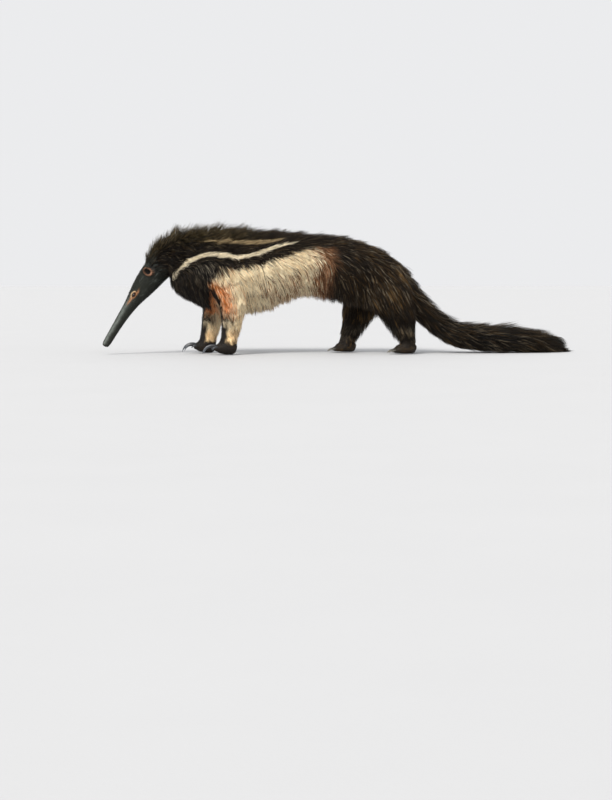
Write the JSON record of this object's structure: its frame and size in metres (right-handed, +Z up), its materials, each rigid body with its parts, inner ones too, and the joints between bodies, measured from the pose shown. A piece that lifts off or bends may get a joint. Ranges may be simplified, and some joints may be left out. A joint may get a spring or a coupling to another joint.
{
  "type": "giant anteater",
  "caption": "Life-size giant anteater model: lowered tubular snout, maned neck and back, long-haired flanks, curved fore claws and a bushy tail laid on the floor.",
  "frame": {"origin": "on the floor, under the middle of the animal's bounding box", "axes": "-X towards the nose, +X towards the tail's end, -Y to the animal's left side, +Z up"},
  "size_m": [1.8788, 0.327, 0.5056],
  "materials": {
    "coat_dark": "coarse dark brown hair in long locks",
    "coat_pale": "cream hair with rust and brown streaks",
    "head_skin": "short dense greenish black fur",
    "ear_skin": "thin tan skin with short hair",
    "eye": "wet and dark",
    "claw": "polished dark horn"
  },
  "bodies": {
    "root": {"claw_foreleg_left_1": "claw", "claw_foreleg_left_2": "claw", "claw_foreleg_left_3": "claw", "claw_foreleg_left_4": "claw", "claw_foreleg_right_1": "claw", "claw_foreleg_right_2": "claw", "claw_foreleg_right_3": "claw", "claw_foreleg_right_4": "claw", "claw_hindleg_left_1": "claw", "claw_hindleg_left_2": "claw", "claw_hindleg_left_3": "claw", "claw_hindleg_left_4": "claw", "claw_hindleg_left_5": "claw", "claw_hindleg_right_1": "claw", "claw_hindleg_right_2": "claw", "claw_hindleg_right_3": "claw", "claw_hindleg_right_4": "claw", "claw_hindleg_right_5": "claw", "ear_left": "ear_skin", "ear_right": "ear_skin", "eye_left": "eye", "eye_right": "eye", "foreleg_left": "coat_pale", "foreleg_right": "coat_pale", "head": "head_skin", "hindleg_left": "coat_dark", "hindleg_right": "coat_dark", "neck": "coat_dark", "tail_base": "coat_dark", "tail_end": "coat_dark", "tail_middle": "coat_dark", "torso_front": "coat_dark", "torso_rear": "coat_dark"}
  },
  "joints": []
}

---

● **TASK TO CARRY OUT**
Identify the lines that hold the word "with". Copy every one of them.

● **ANSWER**
Write the JSON record of this object's structure: its frame and size in metres (right-handed, +Z up), its materials, each rigid body with its parts, inner ones too, and the joints between bodies, measured from the pose shown. A piece that lifts off or bends may get a joint. Ranges may be simplified, and some joints may be left out. A joint may get a spring or a coupling to another joint.
    "coat_pale": "cream hair with rust and brown streaks",
    "ear_skin": "thin tan skin with short hair",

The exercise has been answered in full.